At the moment the consensus seems to be that these language features haven't been worth investing much in optimizing because they aren't widely used in perf-critical pathways. So there's a chicken and egg problem, but one that gives me some hope that these APIs will actually get faster as their usage becomes more common and important, which it should if we adopt one of these proposed solutions to the current DevX problems
That's just how string iterators work in Javascript: one object for every byte. For now it's fast enough: https://v8.dev/blog/trash-talk. I'd put the GC overhead at around 10-15%, even with 20+ objects per byte when you add up all the stages in a real text processing pipeline. It's that cheap because the objects all have short lifespans and so they spend all their lives in the "tiny short-lived objects" memory pool which is super easy to incrementally GC.
In the future it should be entirely possible for the engines to optimize even more aggressively too: they should be to skip making the object if the producer of values is a generator function and the consumer is a for loop.
I agree with your post, but in practice, couldn't you get back that efficiency by setting T = UInt8Array? That is, write your stream to send / receive arrays.
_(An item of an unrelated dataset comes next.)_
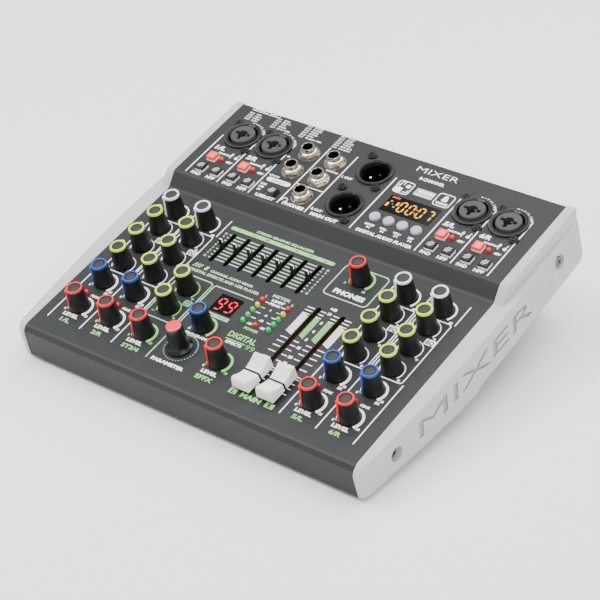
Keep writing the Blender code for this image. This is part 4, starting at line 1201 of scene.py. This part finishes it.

My reference point is from a noob experience with Golang - where I was losing a bunch of efficiency to channel overhead from sending millions of small items. Sending batches of ~1000 instead cut that down to a negligible amount. It is a little less ergonomic to work with (adding a nesting level to your loop).
While I understand the logic, that's a terrible idea.
* The overhead is massive. Now every 1KiB turns into 1024 objects. And terrible locality.
* Raw byte APIs...network, fs, etc fundamentally operate on byte arrays anyway.
In the most respectful way possible...this idea would only be appealing to someone who's not used to optimizing systems for efficiency.